In der Folge wurde das Amt eines Beauftragten der Bundesregierung für jüdisches Leben in Deutschland und den Kampf gegen Antisemitismus im Koalitionsvertrag von 2018 festgeschrieben. Es ist räumlich im Bundesministerium des Innern und für Heimat angesiedelt. Der Beauftragte verfügt für die Bekämpfung von Antisemitismus und zur Förderung jüdischen Lebens in Deutschland über Haushaltsmittel in Höhe von jährlich einer Million Euro. Zur Unterstützung seiner Arbeit wurden im Bundesministerium des Innern und für Heimat 13 zusätzliche Stellen geschaffen. Unter anderem wurde die neue Arbeitseinheit „Bekämpfung Antisemitismus" eingerichtet und das Referat „Kirchen, Jüdisches Leben und Religionsgemeinschaften" verstärkt. Beide sind in Abteilung „Heimat, Zusammenhalt und Demokratie" eingegliedert.
Aufgabe des Beauftragten ist es, Maßnahmen der Bundesregierung, die den Antisemitismus bekämpfen, ressortübergreifend zu koordinieren. Darüber hinaus soll er Ansprechpartner für jüdische Gruppen und gesellschaftliche Organisationen sowie Vermittler für die Antisemitismusbekämpfung durch Bund, Länder und Zivilgesellschaft sein und zur Sensibilisierung der Gesellschaft für aktuelle und historische Formen des Antisemitismus durch Öffentlichkeitsarbeit sowie politische und kulturelle Bildung beitragen. Im Herbst 2022 legte die Bundesregierung die Nationale Strategie gegen Antisemitismus und für jüdisches Leben (NASAS) und damit erstmals eine Strategie vor, die ausschließlich die Bekämpfung von Antisemitismus und die Förderung jüdischen Lebens im Fokus hat. Sie wurde unter Federführung des Beauftragten der Bundesregierung für jüdisches Leben in Deutschland und den Kampf gegen Antisemitismus erarbeitet. Mit der NASAS wird die Erforschung, Prävention und Bekämpfung von Antisemitismus sowie die Förderung jüdischen Lebens als politikfeld- und ebenenübergreifende Querschnittsaufgabe in einem ganzheitlichen Ansatz konzipiert.
Der Arbeitsauftrag des Beauftragten gründet auf konkreten Forderungen, die der Bundestagsbeschluss 19/444 beinhaltet und die auf den Bericht des Unabhängigen Expertenkreises Antisemitismus (18/11970) zurückgehen.

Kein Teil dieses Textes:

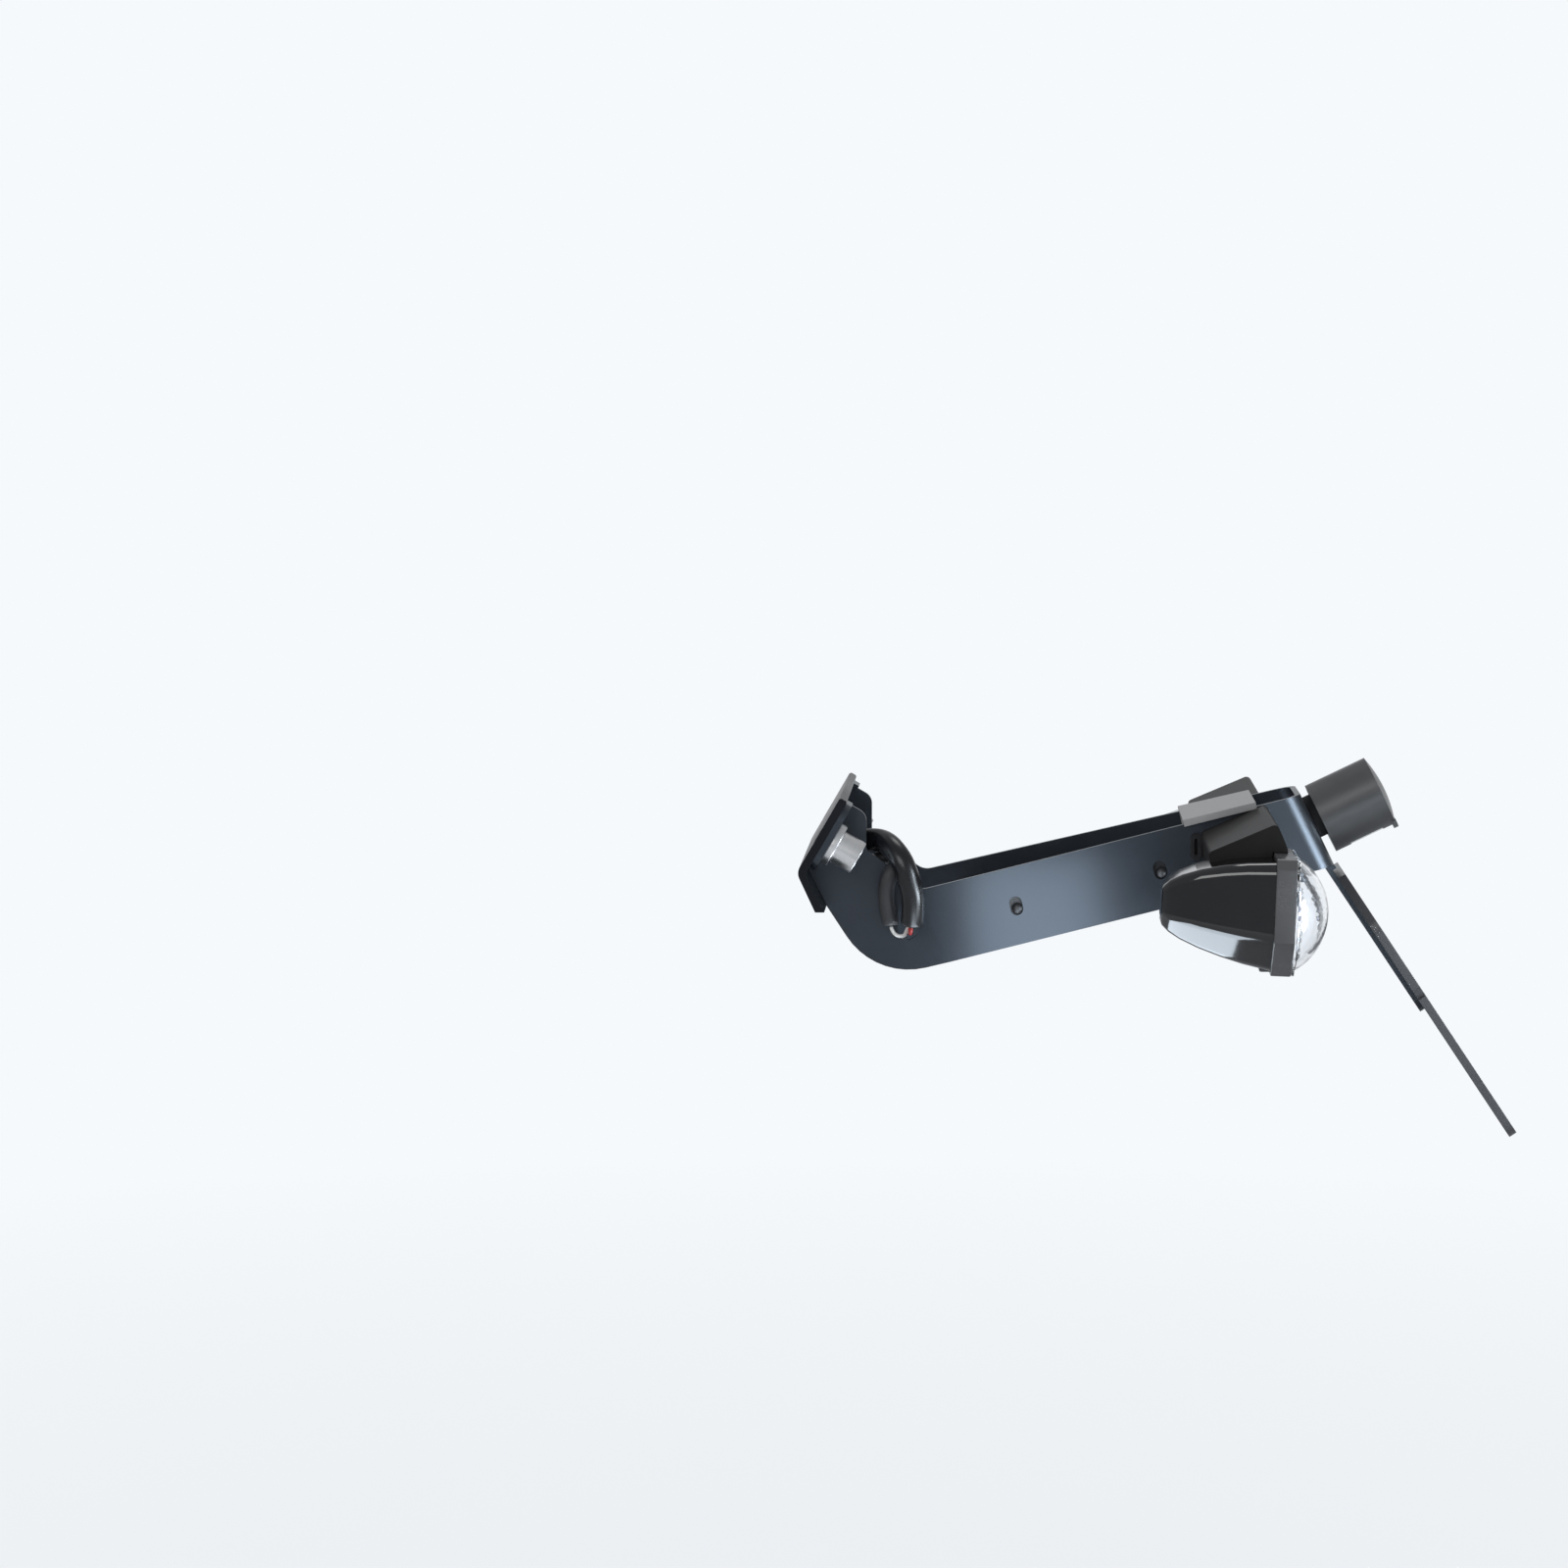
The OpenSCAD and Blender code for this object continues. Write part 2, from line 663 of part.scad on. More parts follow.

Seit Dr. Felix Klein 2018 berufen wurde, sind unter seiner Federführung und auf seine Anregung hin bereits viele der Forderungen umgesetzt worden, darunter vier der fünf zentralen Forderungen:
- Zur Koordinierung der Maßnahmen des Bundes und der Länder hat sich im September 2019 die ständige Bund-Länder-Kommission konstituiert. Das Gremium steht unter dem gemeinsamen Vorsitz des Beauftragten und dem oder der jeweils wechselnden Co-Vorsitzenden eines Bundeslandes. Fünfzehn Bundesländer haben inzwischen ebenfalls Antisemitismusbeauftragte berufen oder haben angekündigt, dies zu tun.
- Zur Unterstützung der Arbeit des Beauftragten wurde ebenfalls im September 2019 ein mit jüdischen und nichtjüdischen Expertinnen und Experten besetzter Beratungskreis eingerichtet. Mit der Bestellung dieses unabhängigen Gremiums wird Expertise aus Wissenschaft, Bildungspraxis und Zivilgesellschaft in die Arbeit des Beauftragten integriert.
- Die Unterstützung eines schrittweisen bundesweiten Aufbaus einer konsequenten Erfassung, Dokumentation und Veröffentlichung antisemitischer Vorfälle unterhalb der Strafbarkeitsschwelle sowie eine engere Zusammenarbeit zwischen Zivilgesellschaft und Sicherheitsbehörden.
- Der Start einer langfristig angelegten Forschungsförderung zum Antisemitismus.
Der Beschluss des Deutschen Bundestags vom 18. Januar 2018 beinhaltet auch die Aufforderung an die Bundesregierung, über den Umsetzungsstand und die Bewertung der Handlungsempfehlungen des Unabhängigen Expertenkreises Antisemitismus aus dem Jahr 2017 zu berichten. Einen solchen Bericht hat die Bundesregierung im September 2020 erstmals vorgelegt, er wurde am 11. September 2020 vom Deutschen Bundestag als Drucksache 19/22389 veröffentlicht. In Zukunft wird die Bundesregierung dem Deutschen Bundestag alle vier Jahre einen Bericht über den Stand der Bekämpfung des Antisemitismus in Deutschland vorlegen.